The statistics are more than just shocking and shameful. “Absurd” is how Marks describes them. What is to be done in the face of such absurdity? For Marks, a crucial step is to properly understand how we have arrived at this point. This entails unravelling the different stories settler Australians tell themselves to explain why so many First Nations people are in prison. For Marks, while the existing stories might all be true, none of them “goes anywhere near far enough to explain the sheer extent of the problem.”

Russell Marks is not the first to write about Indigenous imprisonment. Throughout Black Lives, White Law he scrupulously acknowledges the groundbreaking work of activist intellectuals and the archival excavations of scholars. And he is not Indigenous: he acknowledges that he is a “white guy,” one of the “beneficiaries of settlement and the dispossessed.”

A criminal defence lawyer, Marks has worked for Aboriginal legal services in the Northern Territory and Victoria, and he holds a PhD in Australian political history. He brings a unique perspective to what he calls “a book about Settler Australia’s system of criminal justice.” He takes us straight to the coalface (in this case his coalface), showing us his efforts to defend his clients and the helplessness and incredulity he feels as the law — settler law — works on them.

In a sense, Black Lives, White Law is Marks’s attempt to explain to himself what is going on and how what is happening can be happening. He does this by combining frontline accounts, case studies, social science research, and a history of settler law. And, always, we are brought back to people’s experiences and their encounters, and their community’s encounters, with the legal system.

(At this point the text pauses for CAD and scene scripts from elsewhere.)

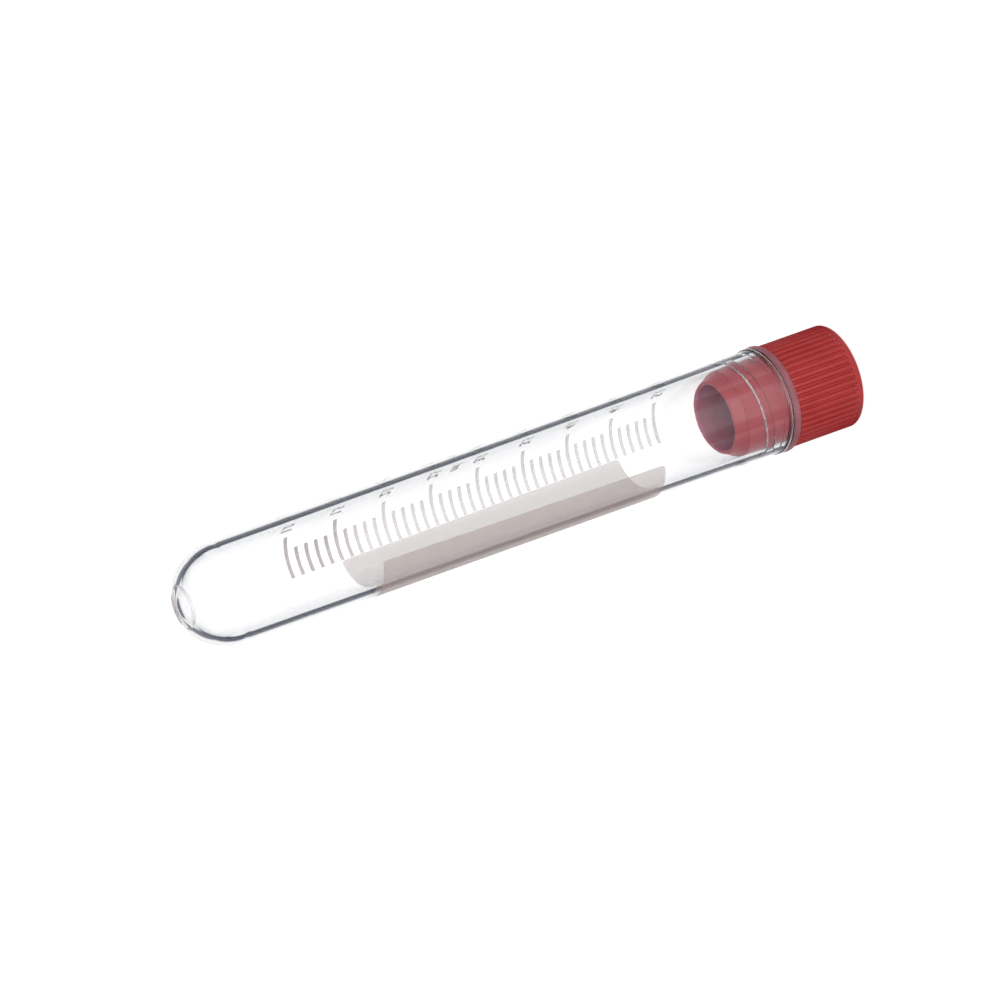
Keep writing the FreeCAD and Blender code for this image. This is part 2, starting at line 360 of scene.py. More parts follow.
def add_bump(tree, shader, height, strength, distance):
    """Let a mask stand up from the surface as fine relief."""
    bump = node(tree, "ShaderNodeBump", {"Strength": strength, "Distance": distance, "Height": height})
    tree.links.new(bump.outputs["Normal"], shader.inputs["Normal"])


# %% [markdown]
# ### Clear polypropylene
# A clear tube looks greyer towards its sides, where its wall reflects darker surroundings. A little
# of that grey is real absorption; most of it is painted shade in the plastic's tint. Layer Weight
# gives it: it is 0 where the surface faces the eye and 1 where it is seen edge on.

# %% Clear plastic
def clear_plastic():
    """See-through plastic, faintly wavy, with painted shade that greys it where it is seen edge on."""
    material, tree, shader = finish_of(
        "clear_plastic", (1.0, 1.0, 1.0), Transmission_Weight=1.0, IOR=1.49, Roughness=0.04)
    edge_on = node(tree, "ShaderNodeLayerWeight", {"Blend": 0.5}).outputs["Facing"]
    # painted shade: the tint greys towards the sides, where the plastic is seen edge on
    painted_edge_shade = two_tone(tree, maths(tree, "POWER", edge_on, 1.5), (0.99, 0.99, 0.992), (0.76, 0.77, 0.79))
    tree.links.new(painted_edge_shade, shader.inputs["Base Color"])
    tree.links.new(effect(tree, SWIRL, Scale=90, Low=0.02, High=0.06), shader.inputs["Roughness"])
    add_bump(tree, shader, effect(tree, SWIRL, Scale=160), 0.12, 0.00002)
    return material


# %% [markdown]
# ### Red cap, silicone and inks
# The cap is a coloured polypropylene with a satin mould finish. Its plug is given a duller,
# more mauve red than its head, a painted reflection of the pale bluish tube wall that it is seen
# through, and its hollow a paler, mottled painted reflection of that wall over its shade. The
# silicone of the gasket lets some light through, and its mauve is painted red light of the cap.
#
# The inks are screen printed. They are thin enough to be seen through, so the writing area has an
# Alpha. It is one white ink in a lit and a shaded copy: the side against the wall is painted light and
# pinkish, as if lit from behind, and the outside is painted grey shade, with hairline scratches.
# The marks grow more see-through from the foot towards the cap.

# %% Red plastic, silicone and the two inks
def red_plastic(name, low, high, hollow=None):
    """Red plastic between two tones; hollow is a third tone for what lies inside the plug, a painted
    reflection.
    """
    material, tree, shader = finish_of(name, high, Roughness=0.38, IOR=1.49)
    tone = two_tone(tree, effect(tree, SWIRL, Scale=140), low, high)
    if hollow:
        place = node(tree, "ShaderNodeTexCoord").outputs["Object"]
        level = node(tree, "ShaderNodeVectorMath", {0: place, 1: (1, 1, 0)}, operation="MULTIPLY")
        length = node(tree, "ShaderNodeVectorMath", {0: level.outputs[0]}, operation="LENGTH")
        inside = maths(tree, "LESS_THAN", length.outputs["Value"], HOLLOW_RADIUS + 0.1 * MM)
        # painted reflection: a paler, bluish, mottled tone over the hollow's shade, for the tube wall in
        # front
        painted_hollow_reflection = maths(tree, "MULTIPLY", inside, effect(tree, SWIRL, Scale=420, Low=0.55, High=1.0))
        tone = paint_over(tree, tone, painted_hollow_reflection, hollow)
    tree.links.new(tone, shader.inputs["Base Color"])
    tree.links.new(effect(tree, SPECKS, Scale=2500, Low=0.32, High=0.44), shader.inputs["Roughness"])
    add_bump(tree, shader, effect(tree, SPECKS, Scale=4500), 0.25, 0.00001)
    return material


def silicone():
    """Soft, cloudy rubber that lets some light through; its mauve tone is painted red light of the cap."""
    # painted light: the mauve in these tones is the red of the cap shining through the ring
    material, tree, shader = finish_of(
        "silicone", (0.5, 0.16, 0.2), Transmission_Weight=0.3, IOR=1.41, Roughness=0.35)
    tone = two_tone(tree, effect(tree, SWIRL, Scale=300), (0.45, 0.14, 0.17), (0.53, 0.19, 0.23))
    tree.links.new(tone, shader.inputs["Base Color"])
    tree.links.new(effect(tree, SWIRL, Scale=300, Low=0.3, High=0.4), shader.inputs["Roughness"])
    return material


def ink_side(name, low, high, scratched):
    """One side of the writing area, painted light or painted shade by the tones it is given: see-through
    ink with grain, and scratches on the outside.
    """
    material, tree, shader = finish_of(name, high, Roughness=0.6, Alpha=0.33)
    tone = two_tone(tree, effect(tree, SPECKS, Scale=3000), low, high)
    if scratched:
        tone = paint_over(tree, tone, effect(tree, HAIRLINES, Turn=0.7, Amount=0.005), (0.53, 0.52, 0.51))
    tree.links.new(tone, shader.inputs["Base Color"])
    add_bump(tree, shader, effect(tree, SPECKS, Scale=5000), 0.3, 0.00001)
    return material


def grey_ink(name, colour, fade_below=None):
    """Grained ink. Given a height, the ink grows more see-through from there towards the cap."""
    material, tree, shader = finish_of(name, colour, Roughness=0.55)
    low, high = ([share * v for v in colour] for share in (0.88, 1.1))
    tree.links.new(two_tone(tree, effect(tree, SPECKS, Scale=4000), low, high), shader.inputs["Base Color"])
    if fade_below:
        place = node(tree, "ShaderNodeTexCoord").outputs["Object"]
        height = node(tree, "ShaderNodeSeparateXYZ", {"Vector": place}).outputs["Z"]
        opacity = node(tree, "ShaderNodeMapRange", {
            "Value": height, "From Min": fade_below - 7 * MM, "From Max": fade_below,
            "To Min": 0.36, "To Max": 0.85})
        tree.links.new(opacity.outputs["Result"], shader.inputs["Alpha"])
    return material


HOLLOW_RADIUS = 3.943 * MM
CLEAR = clear_plastic()
RED = red_plastic("red_plastic", (0.39, 0.018, 0.018), (0.45, 0.026, 0.026))
# painted reflection: the plug's bluish, mauve red stands for the pale tube wall it is seen through
PLUG_RED_PAINTED_REFLECTION = red_plastic("plug_red_painted_reflection", (0.36, 0.028, 0.043), (0.42, 0.038, 0.056), hollow=(0.4, 0.145, 0.23))
SILICONE = silicone()
# painted light: the inside of the white ink, pinkish as if lit from behind
LIT_INK_INSIDE = ink_side("white_ink_lit_inside", (0.93, 0.85, 0.81), (0.99, 0.91, 0.87), False)
# painted shade: the outside of the same white ink, greyed as if in shade
SHADED_INK_OUTSIDE = ink_side("white_ink_shaded_outside", (0.48, 0.385, 0.36), (0.54, 0.445, 0.42), True)
TICK_INK = grey_ink("tick_ink", (0.62, 0.55, 0.54), fade_below=68 * MM)
NUMERAL_INK = grey_ink("numeral_ink", (0.2, 0.18, 0.17))
print("finishes:", [m.name for m in bpy.data.materials])


# %% [markdown]
# ## The tube
# A cryovial is injection moulded in clear polypropylene over a polished core. Its outside tapers
# by a fifth of a degree so that it leaves the mould, and the mouth carries a coarse thread on its
# inside. Clear plastic shows every facet, so the wall gets 256 segments and the threaded stretch
# gets rows 0.06 mm apart, in which the bend function sinks the groove.

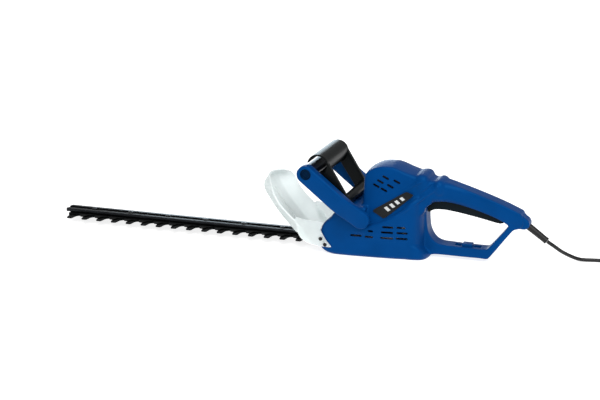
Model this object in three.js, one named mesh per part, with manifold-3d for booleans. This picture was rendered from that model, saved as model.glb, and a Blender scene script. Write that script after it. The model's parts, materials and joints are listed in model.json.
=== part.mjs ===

The book’s narrative voice, the teller, guides readers through the already-known (what we read in the news) into the not-widely-known, and we trust it. More than trust it: we are crying out to be steered towards a new place of understanding. This new place is arrived at via Marks’s mapping of the stories that settler Australia has told itself for more than two centuries about Indigenous crime and attempts to control it; and he shows us the real-world effects of those stories, including the impact of overlooking another story it should perhaps be telling itself.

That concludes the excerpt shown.